В безбрежном Южном океане
Памяти друзей по антарктической экспедиции
Зачем курсанту Антарктика?
Мы хотели попасть в антарктическую экспедицию.
Почти год назад, осенью 1955 года, к берегам шестого материка на дизель-электроходах «Обь» и «Лена» отправилась первая советская антарктическая экспедиция. Подойдя в море Дейвиса к берегу, названному берегом Правды, экспедиция основала базу советских антарктических исследований – поселок Мирный. А суда экспедиции выполнили комплекс исследований в водах Антарктики – окружающих ледяной континент пространствах Южного океана.
Об участии в первой экспедиции никто из курсантов тогда не мог и помышлять. число научных работников, летчиков, моряков, желающих попасть в Антарктику, намного превышало количество вакансий. Однако теперь ситуация несколько изменилась. начальником второй морской экспедиции на дизель-электроходе «Обь» был назначен океанолог Игорь Владиславович Максимов, профессор нашего Ленинградского высшего инженерного морского училища имени адмирала Макарова. Он взял в состав экспедиции несколько преподавателей училища и, заботясь о научной смене, высказывал пожелание взять в рейс еще и курсантов-океанологов. Однако к моменту выхода «Оби» в рейс никому из океанологов не успели оформить документы.
О появившейся – пока чисто теоретически – возможности попасть на «Обь» я узнал от своего друга, курсанта-гидрографа Олега Михайлова, который, проходя минувшим летом практику в Арктическом и антарктическом научно-исследовательском институте, вместе с океанологами Володей Кузьминым и Женей Барановым уже побывал в экспедиции на «Оби» в Гренландском море. А от меня об этом узнали мои сокурсники-судоводители Саша Чупыра и Виктор Никитин, которых эта идея сильно заинтересовала.
Почему мы хотели попасть в Антарктику? честолюбивые мотивы отвергались с порога. На какую славу и награды могут рассчитывать рядовые практиканты, когда в составе экспедиции сплошь именитые научные сотрудники?

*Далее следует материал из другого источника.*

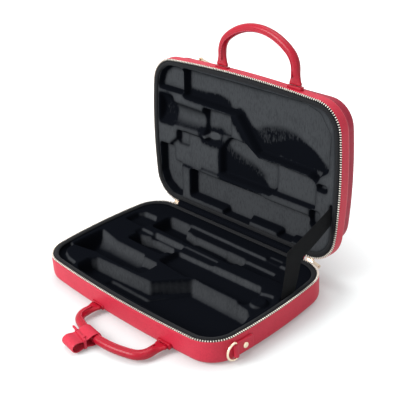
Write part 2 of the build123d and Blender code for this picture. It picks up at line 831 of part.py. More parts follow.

на заработки также рассчитывать не приходилось: практиканты получают обычную маленькую курсантскую стипендию, и ничего кроме того. Ну, еще в портах захода иностранная валюта, – так, на кино да на лимонад.
Профессиональный интерес, конечно, был, в особенности для океанологов: ведь морская экспедиция была, по преимуществу, океанографической, а где океанологи – там и гидрографы. А у нас, судоводителей, серьезным мотивом наших устремлений было намерение приобрести в дальнем плавании опыт работы на ходовом мостике – намного больший и, главное, качественно иной, чем полученный на предыдущих производственных практиках по рабочей профессии матроса.
Но все-таки было что-то большее, может быть, нами самими не вполне осознаваемое – это желание оторваться от обыденности, попробовать себя в достижении недосягаемого, в открытии неоткрытого, в освоении неизведанного. Мы просто поняли, что мы не можем без Антарктики, да и Антарктика, пожалуй, не может без нас.
Мы пошли к деканам своих факультетов – арктического и судоводительского. По правде говоря, особой надежды попасть в экспедицию у нас не было – учебными планами такая плавательная практика не предусмотрена.
начальство колебалось: отпускать – не отпускать. И плюсы были понятны: ребята хотят приобрести хорошие практические навыки, да и сам факт участия курсантов в уникальной экспедиции будет работать на престиж училища. И минусы ясны: велик риск отстать от выпуска на целый год, нас же будут обвинять. Казалось бы, мы все-таки уговорили нашего декана, но тут произошло непредвиденное.
Министерству рыбной промышленности потребовалось перегнать с Балтики на Дальний Восток большую группу судов, приобретенных в Польше и Германии. судовые команды было решено сформировать из курсантов. Конечно, этим удачно достигалось одновременно несколько целей: и практика будет богатая, и заработок неплохой, и за счет изменения учебного плана всему курсу удастся избежать всякого отставания от установленного срока выпуска. Прощайте, значит, мысли об антарктике. Я уже получил «прописку» в паспорте моряка: теплоход «Кулой», и первая группа курсантов уже выехала в Польшу, как вдруг – новая неожиданность.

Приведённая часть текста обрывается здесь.